A year later, our best and brightest hope so far will continue the search. The James Webb Space Telescope comes in at 6.5 meters, more than twice the size of Hubble. Its 18 hexagonal mirrors will give scientists a much broader view of light wavelengths as they search the sky. "The James Webb Telescope will transform our view of the universe," said John Grunsfeld, a former astronaut and current member of NASA's science team.

NASA's team will use the telescope to look for signs of life—blue sky, oxygen, carbon dioxide, sulfur dioxide, plant life, liquid water—as the light of a star behind a planet filters through its atmosphere and exposes its characteristics. This is known as transit spectroscopy.

It's still a long shot. "We have to get really lucky," Seager said. "With the James Webb we have our first chance, our first capability, of finding life on another planet. Now nature just has to provide for us."

That's where things get tricky. It's really hard to get a good look at planets, which are around 10 billion times fainter than the stars they circle. And even though our galaxy has an abundance of Earth-like planets (the "holy grail" of our alien search, as Grunsfeld put it, though not the only candidates for supporting life), we don't know how difficult it is for life to get a foothold. In other words, we could find many Earth twins before we discover one with anybody home.

And even the James Webb can only see so much. It will probably take another generation or two of satellites before our odds really start to go up. The issue is size. "You need bigger telescopes, you need more collecting area," said Dave Gallagher, who works in NASA's Jet Propulsion Laboratory. "You've gotta get bigger."

But it's not just as simple as scaling up. Bigger satellites need bigger rockets, and even then the telescopes are nowhere close to fitting in a designated payload area. The 6.5-meter James Webb, once deployed, will have to go through a complex unfolding process before it reaches its full size. Solar panels splay out from the sides, cables pull out a five-layer sunshield into place, and the folded-back mirrors come together. It's essentially like building a ship in a bottle, then removing it in space. "This is what it takes to get a big telescope into a not-big-enough rocket," said John Mather, Webb's senior project scientist.

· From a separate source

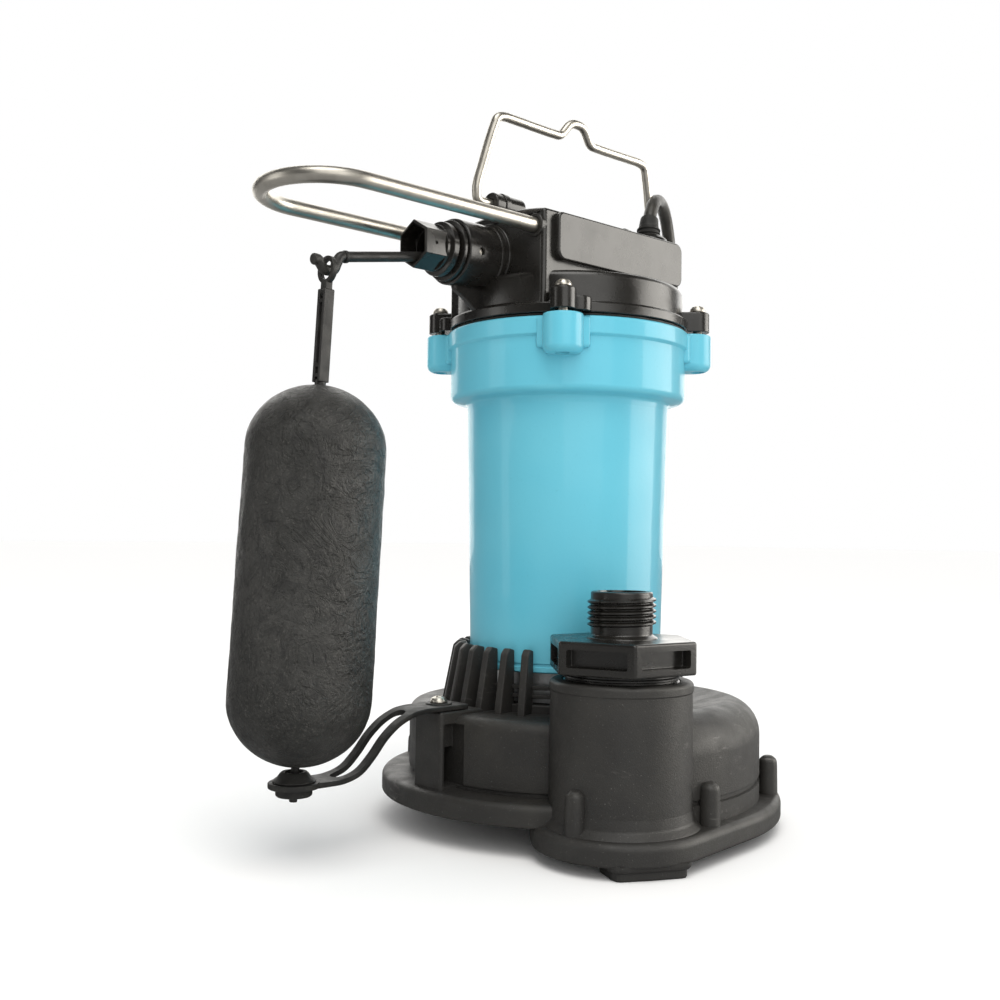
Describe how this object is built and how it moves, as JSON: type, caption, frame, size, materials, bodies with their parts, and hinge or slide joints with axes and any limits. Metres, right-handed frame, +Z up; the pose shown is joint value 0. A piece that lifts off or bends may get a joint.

Bigger rockets, like the giant Space Launch System, will help future payloads get to space. And the next planned mission after the James Webb Telescope, an infrared telescope in 2024, will measure only 2.4 meters. Because the brightness of stars tends to make their planets invisible, these missions will only be able to observe planets much larger than Earth orbiting stars much smaller than the sun. "Somehow we need to block out that starlight," Seager said.

To have a real shot, scientists say we'll eventually need a telescope that measures 16 or 20 meters. Mountain showed a graphic displaying the number of nearby, potentially habitable planets the James Webb Telescope is capable of viewing. The screen showed only a handful. "How lucky do we feel?" he asked. "With a 20-meter telescope, we can see hundreds of Earth-like planets around other stars. That's what it takes to find life."

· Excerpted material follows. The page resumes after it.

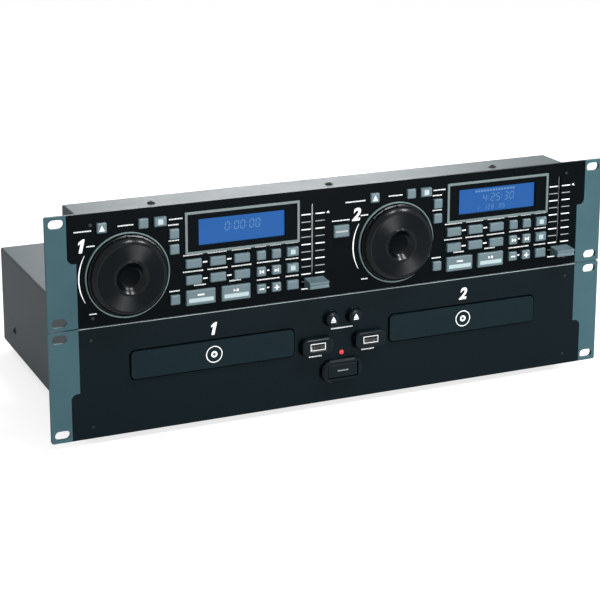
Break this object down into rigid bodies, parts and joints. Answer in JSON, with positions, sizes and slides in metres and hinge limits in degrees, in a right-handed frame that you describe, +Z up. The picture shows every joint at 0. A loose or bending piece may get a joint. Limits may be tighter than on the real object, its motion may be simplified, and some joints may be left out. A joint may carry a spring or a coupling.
{
  "type": "dual disc player",
  "caption": "Twin disc player for a rack: a player with two trays and its control unit with jog wheels, displays, pitch faders and keys.",
  "frame": {"origin": "under the middle of the set, on the plane that the player's rubber feet stand on", "axes": "+X to the right as the user sees it, +Y into the rack, +Z up; the controls face -Y"},
  "size_m": [0.4826, 0.2722, 0.182],
  "materials": {
    "panel_paint": "satin paint, grey-blue at the ends, black between",
    "case_paint": "fine satin paint",
    "base_steel": "satin paint",
    "black_screw": "black oxide",
    "rubber": "matte",
    "black_plastic": "matte",
    "gloss_black": "semi-gloss",
    "white_plastic": "satin",
    "socket_metal": "plated",
    "board": "solder mask",
    "grey_plastic": "satin",
    "key_grey": "satin",
    "blue_display": "smooth, lit blue",
    "red_lens": "clear, lit red"
  },
  "bodies": {
    "rack_set": {"player_front_panel": "panel_paint", "player_base": "base_steel", "player_cover": "case_paint", "case_screws": "black_screw", "rubber_feet": "rubber", "panel_screws": "black_screw", "mains_inlet": "black_plastic", "audio_sockets": "socket_metal", "control_sockets": "black_plastic", "circuit_boards": "board", "power_supply": "board", "drive_frames": "black_plastic", "disc_clamps": "white_plastic", "power_bezel": "gloss_black", "power_led": "red_lens", "usb_bezels": "gloss_black", "usb_sockets": "socket_metal", "eject_collars": "gloss_black", "controller_front_panel": "panel_paint", "controller_case": "case_paint", "display_frames": "grey_plastic", "lcd_panels": "blue_display", "lcd_holders": "black_plastic", "jog_bezels": "grey_plastic", "jog_encoders": "socket_metal", "fader_bodies": "socket_metal"},
    "tray_1": {"disc_tray_1": "black_plastic", "tray_door_1": "gloss_black"},
    "spindle_1": {"disc_spindle_1": "white_plastic"},
    "pickup_1": {"laser_pickup_1": "black_plastic"},
    "eject_1": {"eject_button_1": "gloss_black"},
    "jog_1": {"jog_wheel_1": "gloss_black"},
    "fader_1": {"fader_knob_1": "key_grey"},
    "cue_button_1_body": {"cue_button_1": "key_grey"},
    "play_button_1_body": {"play_button_1": "key_grey"},
    "eject_key_1_body": {"eject_key_1": "key_grey"},
    "scratch_key_1_body": {"scratch_key_1": "key_grey"},
    "mode_keys_1_body": {"mode_keys_1": "key_grey"},
    "loop_keys_1_body": {"loop_keys_1": "key_grey"},
    "track_keys_1_body": {"track_keys_1": "key_grey"},
    "bend_keys_1_body": {"bend_keys_1": "key_grey"},
    "pitch_keys_1_body": {"pitch_keys_1": "key_grey"},
    "tray_2": {"disc_tray_2": "black_plastic", "tray_door_2": "gloss_black"},
    "spindle_2": {"disc_spindle_2": "white_plastic"},
    "pickup_2": {"laser_pickup_2": "black_plastic"},
    "eject_2": {"eject_button_2": "gloss_black"},
    "jog_2": {"jog_wheel_2": "gloss_black"},
    "fader_2": {"fader_knob_2": "key_grey"},
    "cue_button_2_body": {"cue_button_2": "key_grey"},
    "play_button_2_body": {"play_button_2": "key_grey"},
    "eject_key_2_body": {"eject_key_2": "key_grey"},
    "scratch_key_2_body": {"scratch_key_2": "key_grey"},
    "mode_keys_2_body": {"mode_keys_2": "key_grey"},
    "loop_keys_2_body": {"loop_keys_2": "key_grey"},
    "track_keys_2_body": {"track_keys_2": "key_grey"},
    "bend_keys_2_body": {"bend_keys_2": "key_grey"},
    "pitch_keys_2_body": {"pitch_keys_2": "key_grey"},
    "relay_key_body": {"relay_key": "key_grey"},
    "power_button_body": {"power_button": "gloss_black"}
  },
  "joints": [
    {"name": "tray_1_slide", "type": "slide", "parent": "rack_set", "child": "tray_1", "axis": [0, -1, 0], "range_m": [0, 0.14]},
    {"name": "spindle_1_spin", "type": "hinge", "parent": "rack_set", "child": "spindle_1", "pos_m": [-0.11, -0.0469, 0.0425], "axis": [0, 0, 1], "continuous": true},
    {"name": "pickup_1_slide", "type": "slide", "parent": "rack_set", "child": "pickup_1", "axis": [0, 1, 0], "range_m": [0, 0.033]},
    {"name": "eject_button_1_press", "type": "slide", "parent": "rack_set", "child": "eject_1", "axis": [0, 1, 0], "range_m": [0, 0.0015], "stiffness_N_per_m": 600, "springref_m": -0.0008},
    {"name": "jog_1_turn", "type": "hinge", "parent": "rack_set", "child": "jog_1", "pos_m": [-0.1785, -0.1229, 0.1313], "axis": [0, -1, 0], "continuous": true},
    {"name": "pitch_fader_1_slide", "type": "slide", "parent": "rack_set", "child": "fader_1", "axis": [0, 0, 1], "range_m": [0, 0.06]},
    {"name": "cue_button_1_press", "type": "slide", "parent": "rack_set", "child": "cue_button_1_body", "axis": [0, 1, 0], "range_m": [0, 0.001], "stiffness_N_per_m": 500, "springref_m": -0.0006},
    {"name": "play_button_1_press", "type": "slide", "parent": "rack_set", "child": "play_button_1_body", "axis": [0, 1, 0], "range_m": [0, 0.001], "stiffness_N_per_m": 500, "springref_m": -0.0006},
    {"name": "eject_key_1_press", "type": "slide", "parent": "rack_set", "child": "eject_key_1_body", "axis": [0, 1, 0], "range_m": [0, 0.001], "stiffness_N_per_m": 500, "springref_m": -0.0006},
    {"name": "scratch_key_1_press", "type": "slide", "parent": "rack_set", "child": "scratch_key_1_body", "axis": [0, 1, 0], "range_m": [0, 0.001], "stiffness_N_per_m": 500, "springref_m": -0.0006},
    {"name": "mode_keys_1_press", "type": "slide", "parent": "rack_set", "child": "mode_keys_1_body", "axis": [0, 1, 0], "range_m": [0, 0.001], "stiffness_N_per_m": 500, "springref_m": -0.0006},
    {"name": "loop_keys_1_press", "type": "slide", "parent": "rack_set", "child": "loop_keys_1_body", "axis": [0, 1, 0], "range_m": [0, 0.001], "stiffness_N_per_m": 500, "springref_m": -0.0006},
    {"name": "track_keys_1_press", "type": "slide", "parent": "rack_set", "child": "track_keys_1_body", "axis": [0, 1, 0], "range_m": [0, 0.001], "stiffness_N_per_m": 500, "springref_m": -0.0006},
    {"name": "bend_keys_1_press", "type": "slide", "parent": "rack_set", "child": "bend_keys_1_body", "axis": [0, 1, 0], "range_m": [0, 0.001], "stiffness_N_per_m": 500, "springref_m": -0.0006},
    {"name": "pitch_keys_1_press", "type": "slide", "parent": "rack_set", "child": "pitch_keys_1_body", "axis": [0, 1, 0], "range_m": [0, 0.001], "stiffness_N_per_m": 500, "springref_m": -0.0006},
    {"name": "tray_2_slide", "type": "slide", "parent": "rack_set", "child": "tray_2", "axis": [0, -1, 0], "range_m": [0, 0.14]},
    {"name": "spindle_2_spin", "type": "hinge", "parent": "rack_set", "child": "spindle_2", "pos_m": [0.11, -0.0469, 0.0425], "axis": [0, 0, 1], "continuous": true},
    {"name": "pickup_2_slide", "type": "slide", "parent": "rack_set", "child": "pickup_2", "axis": [0, 1, 0], "range_m": [0, 0.033]},
    {"name": "eject_button_2_press", "type": "slide", "parent": "rack_set", "child": "eject_2", "axis": [0, 1, 0], "range_m": [0, 0.0015], "stiffness_N_per_m": 600, "springref_m": -0.0008},
    {"name": "jog_2_turn", "type": "hinge", "parent": "rack_set", "child": "jog_2", "pos_m": [0.0475, -0.1229, 0.1313], "axis": [0, -1, 0], "continuous": true},
    {"name": "pitch_fader_2_slide", "type": "slide", "parent": "rack_set", "child": "fader_2", "axis": [0, 0, 1], "range_m": [0, 0.06]},
    {"name": "cue_button_2_press", "type": "slide", "parent": "rack_set", "child": "cue_button_2_body", "axis": [0, 1, 0], "range_m": [0, 0.001], "stiffness_N_per_m": 500, "springref_m": -0.0006},
    {"name": "play_button_2_press", "type": "slide", "parent": "rack_set", "child": "play_button_2_body", "axis": [0, 1, 0], "range_m": [0, 0.001], "stiffness_N_per_m": 500, "springref_m": -0.0006},
    {"name": "eject_key_2_press", "type": "slide", "parent": "rack_set", "child": "eject_key_2_body", "axis": [0, 1, 0], "range_m": [0, 0.001], "stiffness_N_per_m": 500, "springref_m": -0.0006},
    {"name": "scratch_key_2_press", "type": "slide", "parent": "rack_set", "child": "scratch_key_2_body", "axis": [0, 1, 0], "range_m": [0, 0.001], "stiffness_N_per_m": 500, "springref_m": -0.0006},
    {"name": "mode_keys_2_press", "type": "slide", "parent": "rack_set", "child": "mode_keys_2_body", "axis": [0, 1, 0], "range_m": [0, 0.001], "stiffness_N_per_m": 500, "springref_m": -0.0006},
    {"name": "loop_keys_2_press", "type": "slide", "parent": "rack_set", "child": "loop_keys_2_body", "axis": [0, 1, 0], "range_m": [0, 0.001], "stiffness_N_per_m": 500, "springref_m": -0.0006},
    {"name": "track_keys_2_press", "type": "slide", "parent": "rack_set", "child": "track_keys_2_body", "axis": [0, 1, 0], "range_m": [0, 0.001], "stiffness_N_per_m": 500, "springref_m": -0.0006},
    {"name": "bend_keys_2_press", "type": "slide", "parent": "rack_set", "child": "bend_keys_2_body", "axis": [0, 1, 0], "range_m": [0, 0.001], "stiffness_N_per_m": 500, "springref_m": -0.0006},
    {"name": "pitch_keys_2_press", "type": "slide", "parent": "rack_set", "child": "pitch_keys_2_body", "axis": [0, 1, 0], "range_m": [0, 0.001], "stiffness_N_per_m": 500, "springref_m": -0.0006},
    {"name": "relay_key_press", "type": "slide", "parent": "rack_set", "child": "relay_key_body", "axis": [0, 1, 0], "range_m": [0, 0.001], "stiffness_N_per_m": 500, "springref_m": -0.0006},
    {"name": "power_button_press", "type": "slide", "parent": "rack_set", "child": "power_button_body", "axis": [0, 1, 0], "range_m": [0, 0.003], "stiffness_N_per_m": 500, "springref_m": -0.001}
  ]
}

The large telescope is part of the New Worlds Mission. This plan involves a separate satellite with foldout petals tens of meters in diameter, much like the shape of a sunflower. That shape is specifically designed to diffract stars' rays and let only planets' light through. That satellite, known as a starshade, would separate from the telescope and fly tens of thousands of kilometers away. Then the telescope would point at it, using the starshade as a filter to better capture images from planets.

The starshade/giant satellite plan is still in the works, and for now, scientists are excited about the results they plan to get from the James Webb Telescope. And whether it's Webb or a successor that first finds an inhabited planet, they're confident that moment will come. "It's highly improbable in the limitless vastness of the universe that we humans stand alone," said NASA Administrator Charles Bolden. "I find it hard to believe that we're in this world alone."

Mountain put it in more romantic terms. "Just imagine the moment when we find potential signatures of life," he said. "Imagine the moment when the world wakes up and the human race realizes that its long loneliness in time and space may be over—the possibility we're no longer alone in the universe."